More key findings from the survey of 266 facilities:

  • Fifty-five percent say one reason they outsource is vendor expertise, 23 percent cite costs savings, 21 percent the addition of a service line and 18 percent revenue enhancement.
  • Dialysis services, sleep disorder services and diagnostic imaging are the most outsourced patient services.
  • The most common outsourcing arrangement (42 percent) is an agreement with an outside vendor in which the profits are retained by the healthcare facility or system.
  • Fifty-six percent of respondents say that between 1 and 9 percent of total revenue is generated by outsourced services.

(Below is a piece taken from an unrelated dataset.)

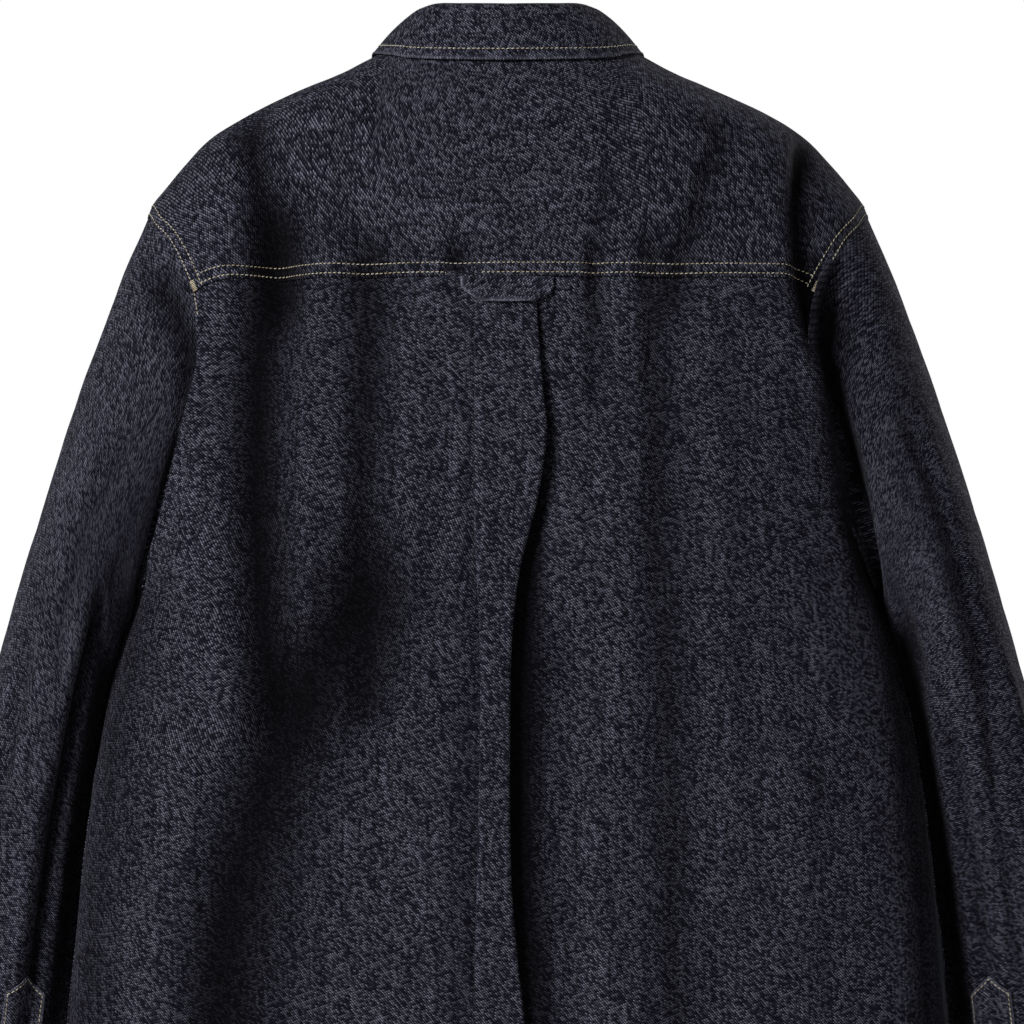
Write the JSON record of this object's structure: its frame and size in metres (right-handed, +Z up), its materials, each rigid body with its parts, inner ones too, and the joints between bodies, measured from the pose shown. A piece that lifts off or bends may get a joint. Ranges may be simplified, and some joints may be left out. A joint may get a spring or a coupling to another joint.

"Finding a quality service provider for the right price" is one of the biggest hurdles faced by healthcare facilities, the survey says, so "organizations must continually reevaluate outsourced services to determine wither such arrangements still make financial sense and meet patients' needs."

- Stephanie Wasek

In the Know

  • N.J. Governor Vetoes Repeal of Plastic Surgery Tax. New Jersey Gov. Jon S. Corzine vetoed a bill last month that would have repealed the state's 6 percent tax on most elective cosmetic surgeries, one month after the Legislature unanimously passed it. New Jersey residents are reportedly bypassing the tax by going to neighboring states for surgery. When the tax was added in 2004, it was estimated it would bring the state $26 million a year, but it actually nets about $11 million. In a veto statement, Gov. Corzine says he couldn"t get rid of a reliable source of funding that provides charity care to the uninsured, especially when facing a $2 billion budget gap. "The revenues generated by the cosmetic medical procedure tax, while somewhat less than the original revenue forecast in 2004, are nevertheless recurring and dependable," writes Gov. Corzine.
  • Inhalation Agent Linked to Alzheimer"s? The anesthetic isoflurane results in cell death and is a risk factor for Alzheimer"s disease, say scientists in the Genetics and Aging Research Unit of the Massachusetts General Institute for Neurodegenerative Disease in Charlestown, Mass. In a study published in the January issue of the Journal of Gerontology: Medical Sciences, researchers linked isoflurane to the destruction of neuronal cells and the enhancement of amyloid-beta oligomerization, the characteristic mechanism of Alzheimer"s disease. These results, say the study"s authors, provide a potential pathogenic link between delirium and dementia.
  • Tweaks Likely for Georgia's CON Program. Georgia"s 27-year-old certificate of need statute needs overhauling, according to a 267-page report prepared by a commission of state legislators, doctors and hospital administrators. This is welcome news for physicians groups who are lobbying to relax the CON law, rated the fifth most restrictive in the nation by the American Health Planning Association, and an ominous sign for Georgia"s 152 hospitals and hospital associations that want to preserve it.

    Although the commission stopped short of repealing the CON rules - the worst-case scenario for the state"s hospital lobbyists - it did unanimously approve recommendations to streamline the CON process and to maintain existing CON regulation of freestanding multi-specialty ASCs.

  • Two-minute Pre-op Chat Can Block Surgical Errors. You"ve heard of the surgical timeout. Now comes the two-minute briefing, a meeting during which all members of the OR team state their name and role, while the lead surgeon identifies and verifies the critical components of the operation. A study of Johns Hopkins Hospital"s surgeons, anesthesiologists and nurses suggests that hospital policies requiring a brief pre-op team meeting to make sure surgery is performed on the right patient and the right part of the body could decrease errors. Without such a policy, it's not uncommon for surgeons to walk into the OR and start working without a conversation of any kind and without even knowing the names of the nurses and other staff who were assisting them, note researchers.